Une écriture maîtrisée

Si Jacques Abeille maîtrise à chaque page, dans chaque paragraphe, ses idées et la façon dont il les présente, c'est parce que son écriture, elle aussi, est parfaitement maîtrisée. Le niveau de langue élevé du texte, qui impose une lecture lente, mesurée, renforce le caractère contemplatif du récit. S'il y a des longueurs, la construction précise du récit et la juste dose de mystère distillée par l'auteur les font oublier. Lorsqu'après cent cinquante pages, les secrets de la société des jardins statuaires semblent avoir été décortiqués, le roman se transforme en un récit d'aventure, pendant lequel le narrateur sera confronté à de nouveaux personnages, de nouvelles traditions, différemment exotiques et autrement passionnantes.
Il se dégage de l'écriture de Jacques Abeille une poésie qui envoûte sans difficulté le lecteur s'il accepte de se laisser ensorceler, si un style exigeant ne le rebute pas. D'ailleurs, le roman se termine en une apothéose qui justifie – s'il y en avait besoin car tout au long du roman le travail de Jacques Abeille fascine – l'exploration jusqu'au bout de ce volume de près de cinq cents pages.
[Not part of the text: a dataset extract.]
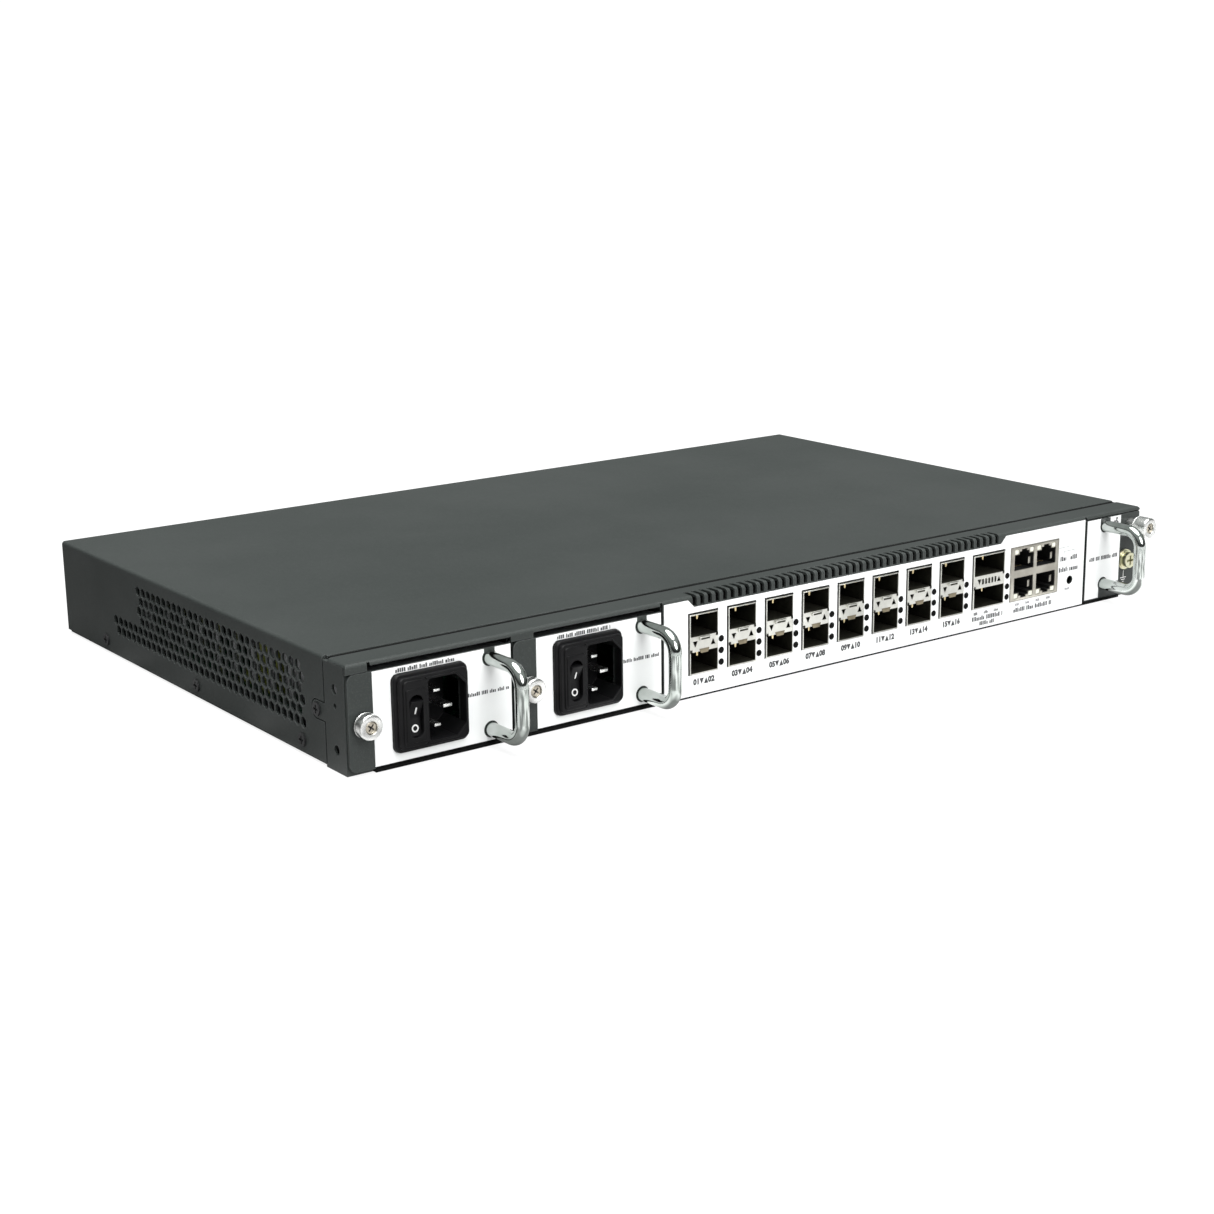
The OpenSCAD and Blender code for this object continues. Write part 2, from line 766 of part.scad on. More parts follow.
// An upright handle that stands out of the plane y = 0
module pull_handle() {
    r = handle_bend_r;
    half = handle_span / 2;
    for (way = [0, 1]) mirror([0, 0, way]) {
        translate([0, r - handle_reach, half]) rod_y(handle_bar_d / 2, handle_reach - r);
        translate([0, r - handle_reach, half - r]) bar_bend();
    }
    translate([0, -handle_reach, r - half]) cylinder(d = handle_bar_d, h = handle_span - 2 * r);
}

// A captive thumbscrew: a knob of a given length stands in front of y = 0, its shank goes back
module thumbscrew(lift, length) {
    knob_r = knob_d / 2;
    tip = -lift - 1 - length;
    difference() {
        union() {
            rotate([-90, 0, 0]) rotate_extrude() polygon([
                [0, tip],
                [knob_r - 0.8, tip],
                [knob_r, tip + 0.8],
                [knob_r, -lift - 1.5],
                [knob_r - 0.5, -lift - 1],
                [3.4, -lift - 1],
                [3.4, 0],
                [0, 0]
            ]);
            translate([0, -0.1, 0]) rod_y(shank_r, 7 - lift * 0.6);
        }
        translate([0, tip, 0]) rotate([0, 45, 0]) cross_recess(2.1, 1, 1.6);
    }
}

// ---- Power modules ----

// Holes in a label round a handle's legs, the upper one open towards the top edge, in x and z
module leg_notches(x, mid_z, top_edge) {
    for (z = [mid_z - handle_span / 2, mid_z + handle_span / 2])
        translate([x, z]) circle(notch_r);
    flat([x - notch_slot_w / 2, mid_z + handle_span / 2], [x + notch_slot_w / 2, top_edge]);
}

module psu_faceplate(n) {
    color(steel_grey) at_psu(n) front_sheet(plate_t) difference() {
        union() {
            round_flat([0, psu_plate_z[0]], [20, psu_plate_z[1]], 3);
            flat([ear_w, psu_plate_z[0]], [psu_plate_w, psu_plate_z[1]]);
        }
        translate([psu_screw_x, psu_screw_z]) circle(shank_r + 0.4);
        flat([inlet_x[0] + 2.6, inlet_z[0] + 2.4], [inlet_x[1] - 2.2, inlet_z[1] - 2.4]);
    }
}

module psu_label(n) {
    color(label_white) at_psu(n) translate([0, -0.25, 0]) front_sheet(0.25) difference() {
        flat([ear_w, psu_label_z[0]], [psu_plate_w - 0.2, psu_label_z[1]]);
        leg_notches(psu_handle_x, psu_handle_z, psu_label_z[1] + 1);
        round_flat([inlet_x[0] - 0.1, inlet_z[0] - 0.1], [inlet_x[1] + 0.1, inlet_z[1] + 0.1], 3);
    }
}

// The case is made of five flat panels: floor, lid, two vented sides and the back
module psu_case(n) {
    wall = 1;
    back = psu_case_len;
    x0 = psu_case_x[0];
    x1 = psu_case_x[1];
    side_z = [psu_case_z[0] + wall + panel_gap, psu_case_z[1] - wall - panel_gap];
    color("silver") at_psu(n) {
        for (z = [psu_case_z[0], psu_case_z[1] - wall]) span([x0, plate_t, z], [x1, back, z + wall]);
        for (x = [x0, x1 - wall]) translate([x, 0, 0]) side_sheet(wall) difference() {
            flat([plate_t, side_z[0]], [back, side_z[1]]);
            for (y = [34 : 16 : 178]) flat([y, 9], [y + 12, 36]);
        }
        // Back with a mouth for the board's tongue
        difference() {
            span([x0 + wall + panel_gap, back - wall, side_z[0]], [x1 - wall - panel_gap, back, side_z[1]]);
            span([tongue_x[0] - 1, back - 3, psu_board_z - 1],
                [tongue_x[1] + 1, back + 1, psu_board_z + board_t + 1]);
        }
    }
}

// Outline of the mains socket, chamfered away from the rocker, in x and z
module socket_outline() {
    cut = 4.4;
    x0 = socket_x[0];
    x1 = socket_x[1];
    z0 = inlet_mid_z - socket_h / 2;
    z1 = inlet_mid_z + socket_h / 2;
    polygon([[x0, z0], [x1 - cut, z0], [x1, z0 + cut], [x1, z1 - cut], [x1 - cut, z1], [x0, z1]]);
}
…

Sans conteste une des parutions les plus étonnantes des domaines de l'Imaginaire pour l'année 2010, Les Jardins statuaires remettent sur le devant de la scène un auteur dont l'Œuvre mérite sans doute d'être exploré plus avant. Les éditions Attila offrent ainsi un magnifique récit dans un superbe écrin (livre avec couverture à rabats illustrée par François Schuiten) qu'il serait dommage de ne pas découvrir.